The Rockies stranded seven runners in the first four innings and had only one runner after that. Rookie Bryan Rekar matched Brewington’s shutout until the Giants loaded the bases on a pair of singles and a walk in the sixth.

The batter was the left-handed-hitting Jeff Reed (.257). Baylor replaced the right-handed Rekar with left-hander Bryan Hickerson, knowing two things: Hickerson has basically been his mop-up guy, and right-hander Mark Carreon (.296) would pinch-hit for Reed. Hickerson entered with an 11.88 ERA in 17 appearances since being obtained from the Chicago Cubs. Opposing batters also were hitting .400 against him.
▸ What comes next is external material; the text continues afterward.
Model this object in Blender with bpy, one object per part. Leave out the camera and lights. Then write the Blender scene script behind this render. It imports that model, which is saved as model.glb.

“I wanted the right-hander up there, the guy who doesn’t run well,” Baylor said, adding, “I can’t keep going to Steve Reed every day. Hickerson and the others have to make a contribution.”

Carreon broke the scoreless tie with a full-count single, and Baylor had to ask Reed to make his 67th appearance anyway. The reliable middle man got the final two outs, leaving the bases loaded and the Rockies trailing only 1-0.

It became 2-0 in the eighth when former Dodger Young lazily tried to backhand an inning-opening ground ball that kicked off his glove for a generously ruled single. A sacrifice and a bad-hop single ultimately cashed it in, and the Giants again proved that Dodger Manager Tom Lasorda had no reason to fear a letdown.